Sir Ernest John Pickstone Benn, 2nd Baronet, CBE (25 June 1875 – 17 January 1954) was a British publisher, writer and political publicist. His father, John Benn, was a Liberal politician, who had been made a baronet in 1914. He was brother of the Liberal and later Labour politician William Wedgwood Benn, and an uncle of the Labour politician Tony Benn.

Ernest John Pickstone Benn was born on 28 June 1875 at Oxted in Surrey, the eldest son of John William Benn and Elizabeth (née Pickstone). His father was a furniture designer.

Ernest was educated at the Middle Class School of London, a fee-paying day school in Cowper Street in the London Borough of Islington. From about April 1889 Ernest Benn and his younger brother lived for eighteen months with a family in Paris, in an exchange arrangement between the two families, involving two French girls from the Parisian family.

After returning from Paris, aged sixteen, Benn attempted to pass the London matriculation examination at the Cowper Street school, but he failed in three of the required five subjects. In December 1891 he started work in his father's office as the junior office boy, supervised by the senior office boy. After a year Benn was put into the design studio as an apprentice, his father entertaining the hope that his son "might develop into a draughtsman and designer".

In the early 1890s Benn's father stood as a parliamentary candidate, and Ernest, in addition to his regular office work, assisted with his political campaign. Benn's father, in his furniture design business, had established a trade journal in 1880 called The Cabinet Maker and Art Furnisher, an illustrated monthly publication dealing with the artistic and technical aspects of furniture, published by the family company Benn Brothers Ltd. In about 1894 Ernest Benn was appointed managing director of The Cabinet Maker and went on the road selling advertisement space, in which capacity he "worked hard and happily" until 1900.

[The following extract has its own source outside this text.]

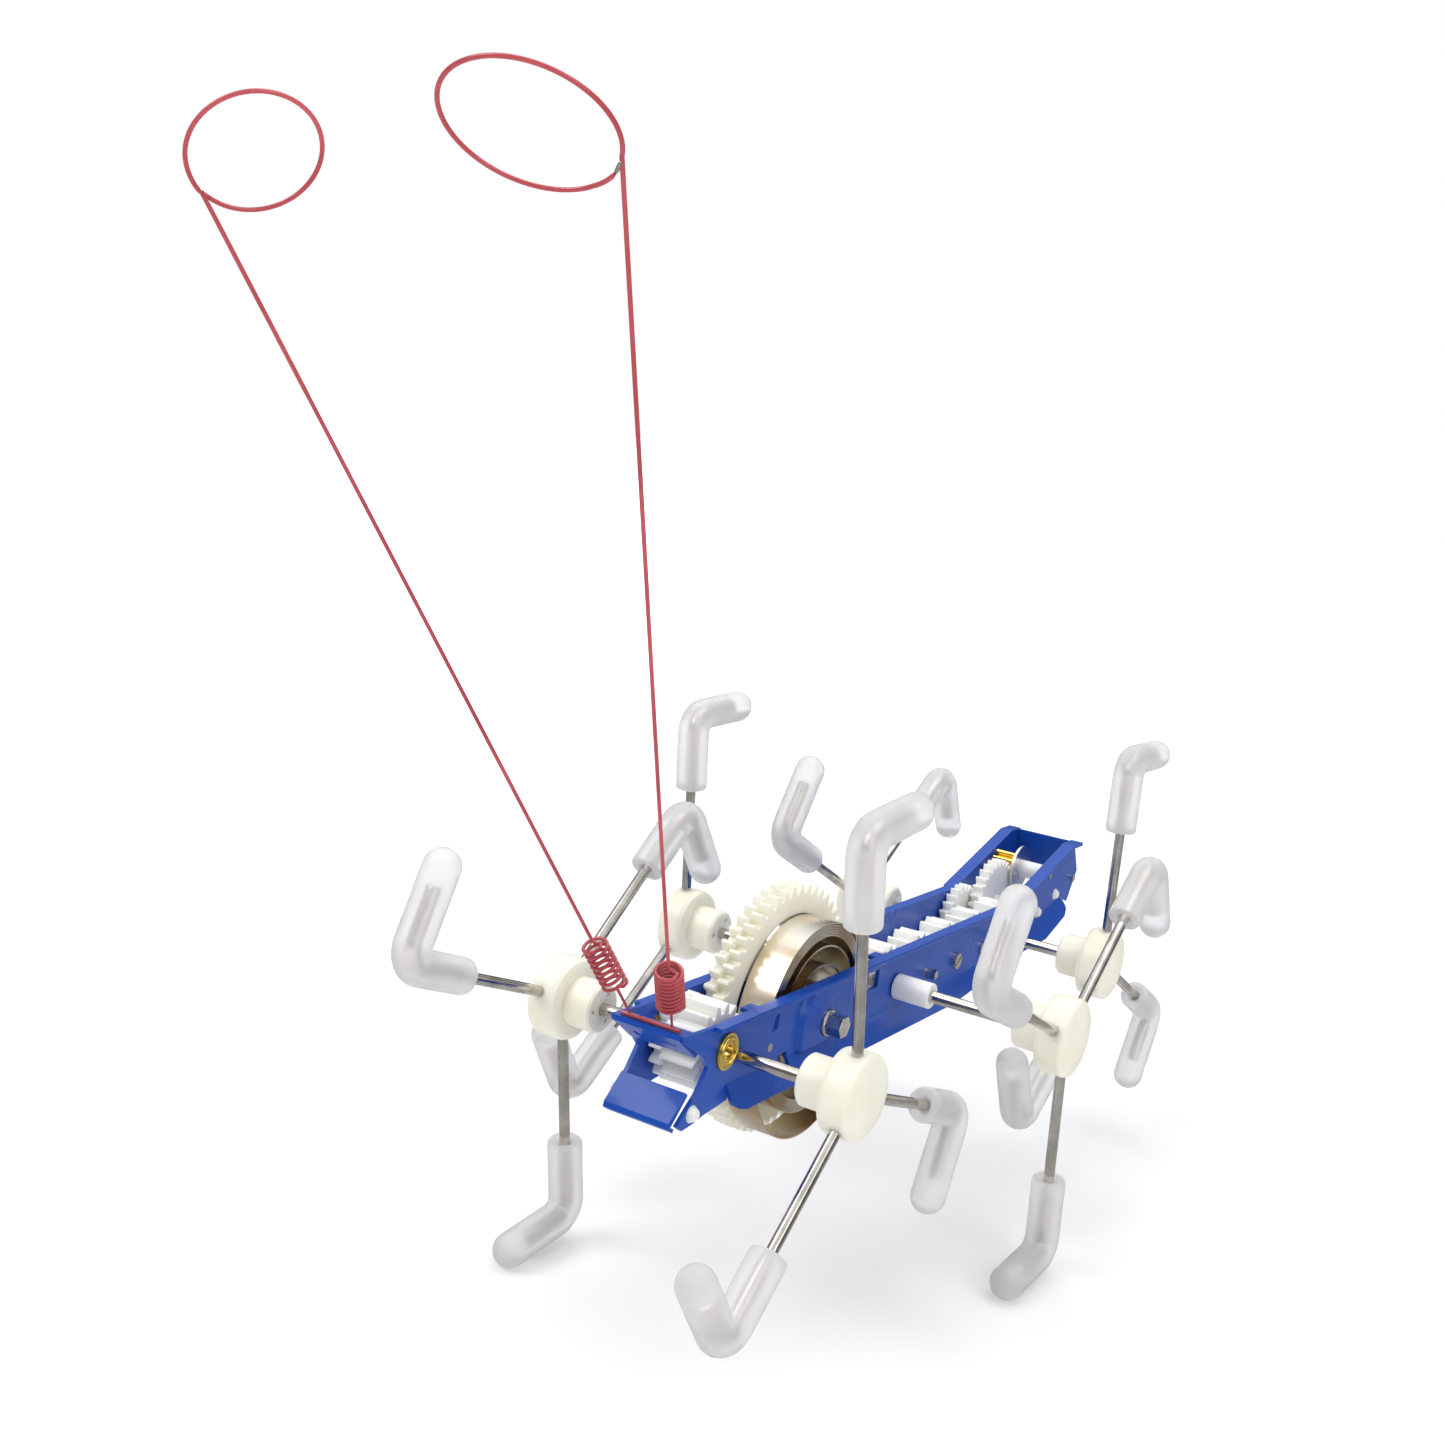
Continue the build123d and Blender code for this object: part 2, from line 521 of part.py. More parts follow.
def antenna(side, lean_out, lean_forward, turns, loop_r, loop_out, loop_normal):
    """Coil, stem and end loop of one antenna, one wire in three solids that meet face to face."""
    lean = Vector(side * sin(radians(lean_out)), -sin(radians(lean_forward)), 0)
    along = Vector(lean.X, lean.Y, sqrt(1 - lean.X ** 2 - lean.Y ** 2))
    base = Vector(side * ANTENNA_X, BAR_Y, BAR_Z + ANTENNA_D / 2)
    frame = Plane(origin=base, z_dir=along, x_dir=Vector(1, 0, -along.X / along.Z))
    radius = ANTENNA_D / 2
    helix = Helix(pitch=COIL_LENGTH / turns, height=COIL_LENGTH, radius=COIL_R)
    coil = sweep(Plane(helix @ 0, z_dir=helix % 0) * Circle(radius), path=helix, is_frenet=True)
    stub = Pos(0, 0, STUB / 2) * Cylinder(radius, STUB)
    foot = Pos(COIL_R / 2, 0, STUB) * Rot(0, 90, 0) * Cylinder(radius, COIL_R)
    head = Pos(COIL_R / 2, 0, STUB + COIL_LENGTH) * Rot(0, 90, 0) * Cylinder(radius, COIL_R)
    spring = merge(Pos(0, 0, STUB) * coil, stub, foot, head, Pos(0, 0, STUB) * Sphere(radius),
                   Pos(COIL_R, 0, STUB) * Sphere(radius), Pos(COIL_R, 0, STUB + COIL_LENGTH) * Sphere(radius),
                   Pos(0, 0, STUB + COIL_LENGTH) * Sphere(radius))
    stem_from = STUB + COIL_LENGTH
    stem = Pos(0, 0, (stem_from + STEM_END) / 2) * Cylinder(radius, STEM_END - stem_from)
    wire = frame * merge(spring, stem)
    end = base + along * STEM_END
    normal = Vector(*loop_normal).normalized()
    out = Vector(*loop_out)
    out = (out - normal * out.dot(normal)).normalized()
    loop_plane = Plane(origin=end + out * loop_r, z_dir=normal, x_dir=out * -1)
    ring = Rot(90, 0, 0) * Circle(radius)
    loop = revolve(Pos(loop_r, 0, 0) * ring, Axis.Z, revolution_arc=350)
    return merge(wire, loop_plane * loop, Pos(*end) * Sphere(radius))


def antenna_base_bar():
    return rod(ANTENNA_D / 2, -4.3, 4.3, BAR_Y, BAR_Z)


# ---------------------------------------------------------------- nodes
nodes = {}


def add_wheel(name, parts, at):
    hub_body, wires, boots = parts
    spot = Pos(0, *at)
    nodes[name + "_hub"] = [spot * hub_body]
    nodes[name + "_leg_wires"] = [spot * wire for wire in wires]
    nodes[name + "_boots"] = [spot * sock for sock in boots]


right_plate = side_plate(winding_side=True)
nodes["right_side_plate"] = [right_plate]
nodes["left_side_plate"] = [mirror(side_plate(winding_side=False), about=Plane.YZ)]
nodes["front_bridge"] = [front_bridge()]
nodes["chin_panel"] = [chin_panel()]
nodes["rear_wall"] = [rear_wall()]
nodes["brass_eyelets"] = both_sides(eyelet())
nodes["chin_rivets"] = both_sides(headed_stud(1.15, 0.8, CHIN_RIVET_AT))
nodes["nylon_studs"] = [half for at in STUDS_AT for half in both_sides(headed_stud(1.0, 0.6, at))]
nodes["rear_cross_pin"] = [rod(0.6, -HALF_WIDTH - 0.6, HALF_WIDTH + 0.6, *REAR_PIN_AT)]
for name, at, tail in zip(("square_end_pin", "slotted_pin", "plain_pin"), idlers,
                          (square_tail(), slotted_tail(), plain_tail())):
    nodes["idler_" + name] = [idler_pin(at, tail)]
nodes["spring_post"] = [rod(0.6, SPRING_LEFT, HALF_WIDTH + 0.05, *SPRING_POST_AT)]

add_wheel("front_right", front_right, front_axle)
add_wheel("front_left", front_left, front_axle)
add_wheel("middle_right", middle_right, middle_axle)
add_wheel("middle_left", middle_left, middle_axle)
add_wheel("rear_right", rear_right, rear_axle)
add_wheel("rear_left", rear_left, rear_axle)
nodes["front_axle"] = [rod(AXLE_D / 2, -FRONT_HUB_X - 0.8, FRONT_HUB_X + 0.8, *front_axle)]
nodes["middle_axle"] = [rod(AXLE_D / 2, -MIDDLE_HUB_X - 0.8, MIDDLE_HUB_X + 0.8, *middle_axle)]
nodes["rear_axle"] = [rod(AXLE_D / 2, -FRONT_HUB_X - 0.8, FRONT_HUB_X + 0.8, *rear_axle)]
sleeve = rod(1.9, HALF_WIDTH + 0.15, HALF_WIDTH + 5.9) - rod(AXLE_D / 2, 0, 20)
nodes["middle_axle_sleeves"] = [Pos(0, *middle_axle) * half for half in both_sides(sleeve)]

nodes["front_gear"] = [front_gear()]
nodes["great_wheel"] = [great_wheel()]
nodes["mainspring"] = [mainspring()]
nodes["winding_arbor"] = [winding_arbor()]
nodes["ratchet_wheel"] = [ratchet_wheel()]
nodes["ratchet_click"] = [click()]
nodes["click_pin"] = [click_pin()]
nodes["middle_gear"] = [middle_gear()]
for index in range(3):
    nodes["idler_gear_%d" % (index + 1)] = [idler_gear(index)]
nodes["rear_gear"] = [rear_gear()]
nodes["governor_drive_gear"] = [governor_drive_gear()]
nodes["governor_wheel"] = [governor_wheel()]
nodes["governor_spindle"] = [governor_spindle()]
nodes["governor_pinion"] = [governor_pinion()]
nodes["governor_disc"] = [governor_disc()]
nodes["governor_collar"] = [governor_collar()]

nodes["antenna_base_bar"] = [antenna_base_bar()]
nodes["left_antenna"] = [antenna(-1, 9.5, 33.9, 8, 6.1, (4.2, 2.1, 3.9), (0.73, -0.32, -0.61))]
nodes["right_antenna"] = [antenna(1, 8.7, 28.4, 10, 7.9, (-6.4, -4.3, 1.5), (0.13, -0.49, -0.86))]


# ---------------------------------------------------------------- final frame and files
boxes = [solid.bounding_box() for solids in nodes.values() for solid in solids]
middle_x = (min(box.min.X for box in boxes) + max(box.max.X for box in boxes)) / 2
middle_y = (min(box.min.Y for box in boxes) + max(box.max.Y for box in boxes)) / 2
HOME = (-middle_x, -middle_y, FRONT_HEIGHT)

if __name__ == "__main__":
    os.makedirs("parts", exist_ok=True)
    for name, solids in nodes.items():
        placed = [Pos(*HOME) * solid for solid in solids]
        shape = placed[0] if len(placed) == 1 else Compound(children=placed)
        export_step(shape, "parts/%s.step" % name)
    print("module", MODULE, "front axle at", [round(value, 4) for value in HOME])
    print("axles", middle_axle, rear_axle, "arbor", arbor, "idlers", idlers)
    print("governor", governor_wheel_at, governor_at, "click", click_at)
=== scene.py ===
import json
import math

import bmesh
import bpy
from mathutils import Matrix, Vector

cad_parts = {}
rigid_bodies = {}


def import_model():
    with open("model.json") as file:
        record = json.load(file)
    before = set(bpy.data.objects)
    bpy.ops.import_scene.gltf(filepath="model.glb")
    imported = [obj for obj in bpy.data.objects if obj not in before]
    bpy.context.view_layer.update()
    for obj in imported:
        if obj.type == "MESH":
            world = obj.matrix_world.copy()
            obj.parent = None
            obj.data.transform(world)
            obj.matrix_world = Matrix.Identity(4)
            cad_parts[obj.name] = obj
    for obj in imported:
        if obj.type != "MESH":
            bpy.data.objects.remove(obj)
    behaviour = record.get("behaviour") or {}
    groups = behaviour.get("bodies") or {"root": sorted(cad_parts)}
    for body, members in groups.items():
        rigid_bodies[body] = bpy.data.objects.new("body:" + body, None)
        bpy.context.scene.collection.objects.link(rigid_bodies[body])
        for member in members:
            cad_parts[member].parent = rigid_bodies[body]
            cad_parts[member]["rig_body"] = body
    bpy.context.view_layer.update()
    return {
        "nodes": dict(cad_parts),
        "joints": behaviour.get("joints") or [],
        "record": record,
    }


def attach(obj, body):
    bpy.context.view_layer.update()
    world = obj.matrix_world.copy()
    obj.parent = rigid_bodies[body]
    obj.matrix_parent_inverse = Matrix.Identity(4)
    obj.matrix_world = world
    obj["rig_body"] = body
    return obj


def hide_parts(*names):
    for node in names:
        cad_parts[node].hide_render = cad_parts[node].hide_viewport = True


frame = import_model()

# ---------------------------------------------------------------- measures, in metres
MM = 0.001
LEG_REACH = 34 * MM
WIRE_R = 0.75 * MM
BOOT_R = 2.4 * MM
BOOT_START = 0.66 * LEG_REACH
FOOT_LENGTH = 0.36 * LEG_REACH
FOOT_TURN = math.radians(95.1)
BEND_R = 2.6 * MM
JOINTS = {joint["name"]: joint for joint in frame["joints"]}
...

In December 1899 the firm of Hazell, Watson and Viney, who owned and published The Hardware Trade Journal, offered to sell the monthly publication to Benn's father. John Benn "saw an opportunity to allow his son to develop on his own account" and encouraged and assisted his son to purchase The Hardware Trade Journal, to be managed along with The Cabinet Maker. In order to purchase The Hardware Trade Journal Ernest Benn joined with F. J. Francis, an experienced trade journal sub-editor, to form a company and issue a prospectus to secure the required capital via one pound shares. Hazell, Watson and Viney accepted a proposition to receive the purchase price of £1,500 in shares (to be paid out within seven years), but the prospectus was initially met with little response. John Benn then offered to subscribe 500 shares, if it could be matched by an equal amount or more from other investors. Francis was able to take advantage of his contacts in the retail ironmongery trade and was eventually able to secure a thousand shares to enable the sale to go through. As Ernest Benn later wrote, the added responsibility "marked the end of my period of apprenticeship as a publisher and the beginning of my real life's work".

The first issue of The Hardware Trade Journal, under its new management, was produced in March 1900, with Francis as editor and Benn as publisher and manager, working from offices in Finsbury Square in central London. It had been decided to publish the journal on a weekly basis. Benn later described the years 1900 to 1907 as "the hardest years of my life". Francis died in about 1902 ("his end being unquestionably hastened by the strain of that period"), after which Benn took on the additional role as editor.

Ernest Benn and Gwendoline Dorothy Andrews were married on 3 January 1903 at the parish church at Edgbaston, a suburb of Birmingham in the West Midlands.